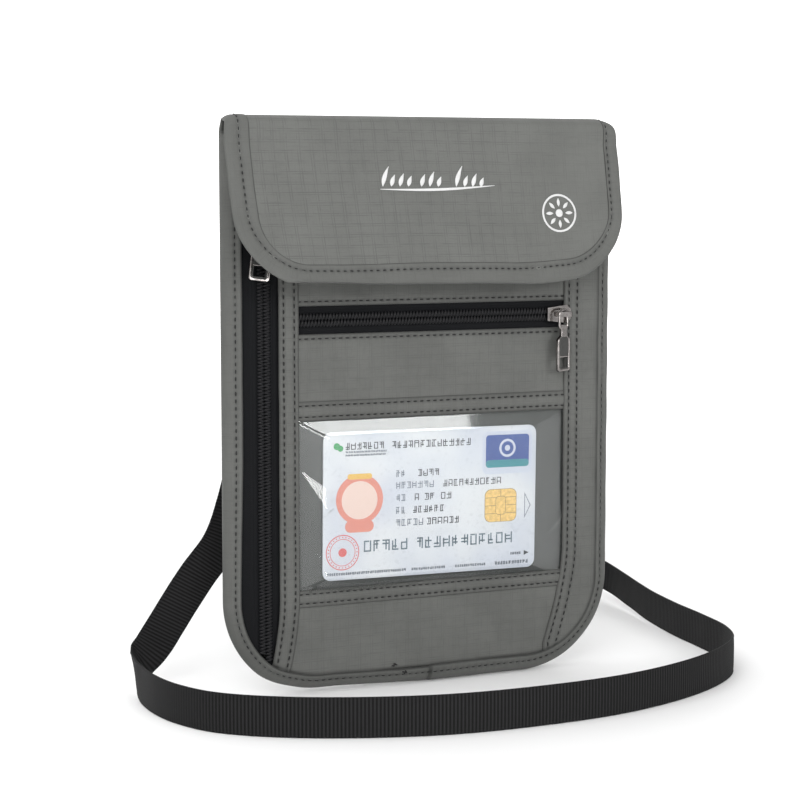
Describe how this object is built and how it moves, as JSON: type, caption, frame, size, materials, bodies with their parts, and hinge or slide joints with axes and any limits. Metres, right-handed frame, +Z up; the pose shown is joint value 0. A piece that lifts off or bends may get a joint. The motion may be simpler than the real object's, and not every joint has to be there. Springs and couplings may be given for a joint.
{
  "type": "neck pouch wallet",
  "caption": "Flat zipped neck pouch with a fold-over flap, a clear card window, a side zip, a front pocket zip and a webbing neck strap.",
  "frame": {"origin": "middle of the pouch's bottom edge, on the surface that it stands on", "axes": "+Z up along the pouch's height, -Y out of the front with the window, +X to the right as seen from the front"},
  "size_m": [0.2399, 0.1957, 0.2064],
  "materials": {
    "pouch_fabric": "grey ripstop nylon with a faint sheen",
    "binding_tape": "smooth grey woven binding",
    "pocket_fabric": "plain grey lining cloth",
    "shield_lining": "metallised grey shielding cloth",
    "zip_tape": "black herringbone zip tape",
    "zip_coil": "black nylon coil, slightly glossy",
    "gunmetal": "polished gunmetal plating",
    "window_film": "clear soft vinyl film",
    "card": "satin printed card",
    "touch_tape": "hook and loop tape",
    "webbing": "black ribbed polypropylene webbing",
    "buckle_plastic": "moulded black acetal"
  },
  "bodies": {
    "root": {"back_panel": "pouch_fabric", "rear_shield_lining": "shield_lining", "divider_shield_lining": "shield_lining", "front_pocket_lining": "pocket_fabric", "body_binding": "binding_tape", "mouth_binding": "binding_tape", "left_band": "pouch_fabric", "right_band": "pouch_fabric", "right_margin_panel": "pouch_fabric", "upper_front_panel": "pouch_fabric", "pocket_upper_panel": "pouch_fabric", "window_top_band": "pouch_fabric", "window_film": "window_film", "window_bottom_band": "pouch_fabric", "pocket_lower_panel": "pouch_fabric", "loop_tape": "touch_tape", "side_zip_tape_outer": "zip_tape", "side_zip_tape_inner": "zip_tape", "side_zip_coil_outer": "zip_coil", "side_zip_coil_inner": "zip_coil", "front_zip_tape_upper": "zip_tape", "front_zip_tape_lower": "zip_tape", "front_zip_coil_upper": "zip_coil", "front_zip_coil_lower": "zip_coil", "neck_strap": "webbing", "strap_anchor_loop": "webbing", "strap_ring": "buckle_plastic", "strap_adjuster": "buckle_plastic"},
    "fold": {"flap_fold": "pouch_fabric"},
    "flap": {"flap_outer": "pouch_fabric", "flap_lining": "shield_lining", "flap_binding": "binding_tape", "hook_tape": "touch_tape"},
    "side_slider": {"side_zip_slider": "gunmetal"},
    "side_link": {"side_zip_link": "gunmetal"},
    "side_tab": {"side_zip_tab": "gunmetal"},
    "front_slider": {"front_zip_slider": "gunmetal"},
    "front_link": {"front_zip_link": "gunmetal"},
    "front_tab": {"front_zip_tab": "gunmetal"},
    "card": {"id_card": "card"}
  },
  "joints": [
    {"name": "flap_fold_hinge", "type": "hinge", "parent": "root", "child": "fold", "pos_m": [0, 0.0054, 0.2035], "axis": [-1, 0, 0], "range_deg": [-1.8, 96]},
    {"name": "flap_hinge", "type": "hinge", "parent": "fold", "child": "flap", "pos_m": [0, -0.0042, 0.204], "axis": [-1, 0, 0], "range_deg": [-1.5, 80]},
    {"name": "side_zip_slide", "type": "slide", "parent": "root", "child": "side_slider", "axis": [0, 0, -1], "range_m": [0, 0.13]},
    {"name": "side_link_swing", "type": "hinge", "parent": "side_slider", "child": "side_link", "pos_m": [-0.0624, -0.0062, 0.1726], "axis": [-0.9925, 0, 0.1219], "range_deg": [0, 20]},
    {"name": "side_tab_swing", "type": "hinge", "parent": "side_link", "child": "side_tab", "pos_m": [-0.06329, -0.0062, 0.16535], "axis": [-0.9925, 0, 0.1219], "range_deg": [-5, 20]},
    {"name": "front_zip_slide", "type": "slide", "parent": "root", "child": "front_slider", "axis": [-1, 0, 0], "range_m": [0, 0.09]},
    {"name": "front_link_swing", "type": "hinge", "parent": "front_slider", "child": "front_link", "pos_m": [0.0542, -0.00745, 0.1355], "axis": [-1, 0, 0], "range_deg": [0, 10]},
    {"name": "front_tab_swing", "type": "hinge", "parent": "front_link", "child": "front_tab", "pos_m": [0.0542, -0.00745, 0.1299], "axis": [-0.8988, -0.4384, 0], "range_deg": [-4, 80]},
    {"name": "card_slide", "type": "slide", "parent": "root", "child": "card", "axis": [0, 0, 1], "range_m": [0, 0.03]}
  ],
  "couplings": [
    {"joint": "flap_fold_hinge", "follows": "flap_hinge", "ratio": 1.2}
  ]
}
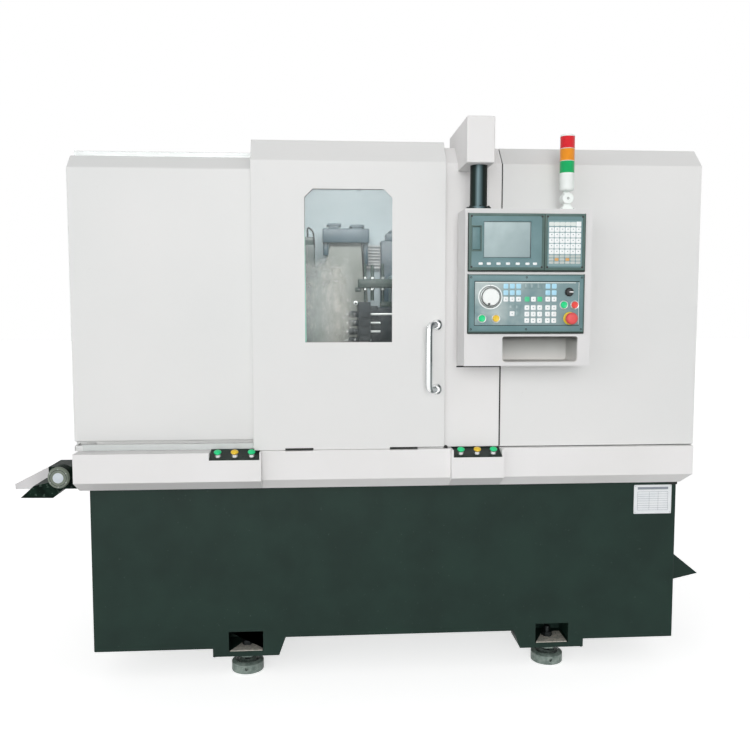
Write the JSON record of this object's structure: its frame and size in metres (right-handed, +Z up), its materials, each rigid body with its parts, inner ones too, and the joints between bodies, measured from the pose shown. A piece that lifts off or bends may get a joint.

→ The problem: Print the complete listing again, exactly as it stands.

→ Written reply:
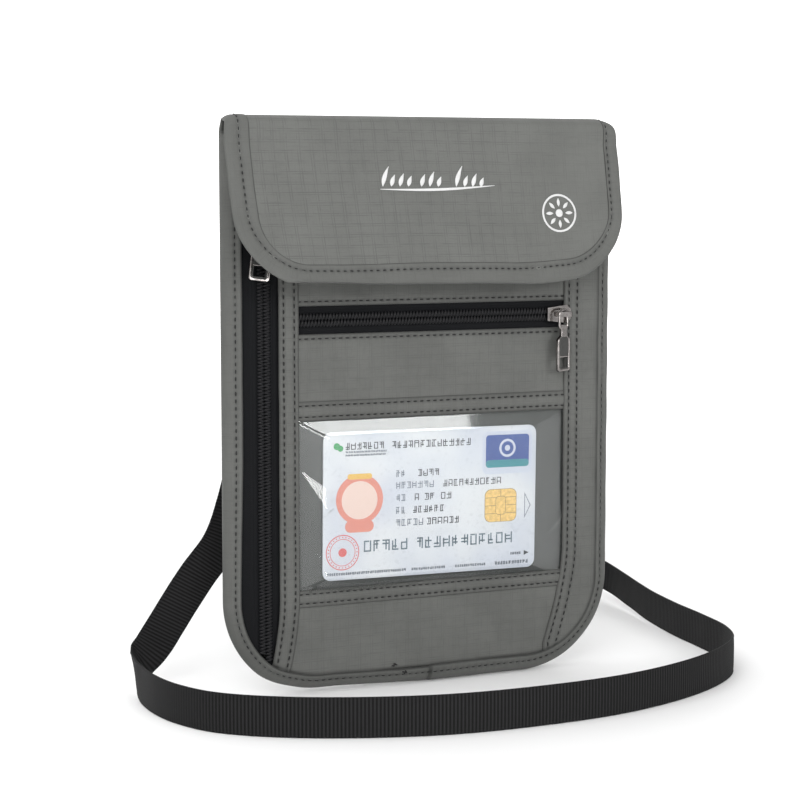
Describe how this object is built and how it moves, as JSON: type, caption, frame, size, materials, bodies with their parts, and hinge or slide joints with axes and any limits. Metres, right-handed frame, +Z up; the pose shown is joint value 0. A piece that lifts off or bends may get a joint. The motion may be simpler than the real object's, and not every joint has to be there. Springs and couplings may be given for a joint.
{
  "type": "neck pouch wallet",
  "caption": "Flat zipped neck pouch with a fold-over flap, a clear card window, a side zip, a front pocket zip and a webbing neck strap.",
  "frame": {"origin": "middle of the pouch's bottom edge, on the surface that it stands on", "axes": "+Z up along the pouch's height, -Y out of the front with the window, +X to the right as seen from the front"},
  "size_m": [0.2399, 0.1957, 0.2064],
  "materials": {
    "pouch_fabric": "grey ripstop nylon with a faint sheen",
    "binding_tape": "smooth grey woven binding",
    "pocket_fabric": "plain grey lining cloth",
    "shield_lining": "metallised grey shielding cloth",
    "zip_tape": "black herringbone zip tape",
    "zip_coil": "black nylon coil, slightly glossy",
    "gunmetal": "polished gunmetal plating",
    "window_film": "clear soft vinyl film",
    "card": "satin printed card",
    "touch_tape": "hook and loop tape",
    "webbing": "black ribbed polypropylene webbing",
    "buckle_plastic": "moulded black acetal"
  },
  "bodies": {
    "root": {"back_panel": "pouch_fabric", "rear_shield_lining": "shield_lining", "divider_shield_lining": "shield_lining", "front_pocket_lining": "pocket_fabric", "body_binding": "binding_tape", "mouth_binding": "binding_tape", "left_band": "pouch_fabric", "right_band": "pouch_fabric", "right_margin_panel": "pouch_fabric", "upper_front_panel": "pouch_fabric", "pocket_upper_panel": "pouch_fabric", "window_top_band": "pouch_fabric", "window_film": "window_film", "window_bottom_band": "pouch_fabric", "pocket_lower_panel": "pouch_fabric", "loop_tape": "touch_tape", "side_zip_tape_outer": "zip_tape", "side_zip_tape_inner": "zip_tape", "side_zip_coil_outer": "zip_coil", "side_zip_coil_inner": "zip_coil", "front_zip_tape_upper": "zip_tape", "front_zip_tape_lower": "zip_tape", "front_zip_coil_upper": "zip_coil", "front_zip_coil_lower": "zip_coil", "neck_strap": "webbing", "strap_anchor_loop": "webbing", "strap_ring": "buckle_plastic", "strap_adjuster": "buckle_plastic"},
    "fold": {"flap_fold": "pouch_fabric"},
    "flap": {"flap_outer": "pouch_fabric", "flap_lining": "shield_lining", "flap_binding": "binding_tape", "hook_tape": "touch_tape"},
    "side_slider": {"side_zip_slider": "gunmetal"},
    "side_link": {"side_zip_link": "gunmetal"},
    "side_tab": {"side_zip_tab": "gunmetal"},
    "front_slider": {"front_zip_slider": "gunmetal"},
    "front_link": {"front_zip_link": "gunmetal"},
    "front_tab": {"front_zip_tab": "gunmetal"},
    "card": {"id_card": "card"}
  },
  "joints": [
    {"name": "flap_fold_hinge", "type": "hinge", "parent": "root", "child": "fold", "pos_m": [0, 0.0054, 0.2035], "axis": [-1, 0, 0], "range_deg": [-1.8, 96]},
    {"name": "flap_hinge", "type": "hinge", "parent": "fold", "child": "flap", "pos_m": [0, -0.0042, 0.204], "axis": [-1, 0, 0], "range_deg": [-1.5, 80]},
    {"name": "side_zip_slide", "type": "slide", "parent": "root", "child": "side_slider", "axis": [0, 0, -1], "range_m": [0, 0.13]},
    {"name": "side_link_swing", "type": "hinge", "parent": "side_slider", "child": "side_link", "pos_m": [-0.0624, -0.0062, 0.1726], "axis": [-0.9925, 0, 0.1219], "range_deg": [0, 20]},
    {"name": "side_tab_swing", "type": "hinge", "parent": "side_link", "child": "side_tab", "pos_m": [-0.06329, -0.0062, 0.16535], "axis": [-0.9925, 0, 0.1219], "range_deg": [-5, 20]},
    {"name": "front_zip_slide", "type": "slide", "parent": "root", "child": "front_slider", "axis": [-1, 0, 0], "range_m": [0, 0.09]},
    {"name": "front_link_swing", "type": "hinge", "parent": "front_slider", "child": "front_link", "pos_m": [0.0542, -0.00745, 0.1355], "axis": [-1, 0, 0], "range_deg": [0, 10]},
    {"name": "front_tab_swing", "type": "hinge", "parent": "front_link", "child": "front_tab", "pos_m": [0.0542, -0.00745, 0.1299], "axis": [-0.8988, -0.4384, 0], "range_deg": [-4, 80]},
    {"name": "card_slide", "type": "slide", "parent": "root", "child": "card", "axis": [0, 0, 1], "range_m": [0, 0.03]}
  ],
  "couplings": [
    {"joint": "flap_fold_hinge", "follows": "flap_hinge", "ratio": 1.2}
  ]
}
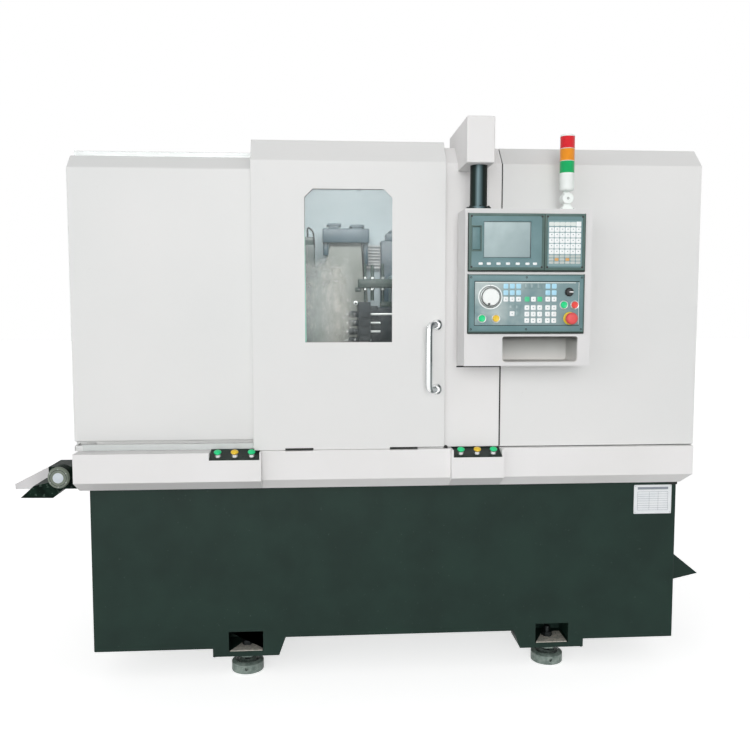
Write the JSON record of this object's structure: its frame and size in metres (right-handed, +Z up), its materials, each rigid body with its parts, inner ones too, and the joints between bodies, measured from the pose shown. A piece that lifts off or bends may get a joint.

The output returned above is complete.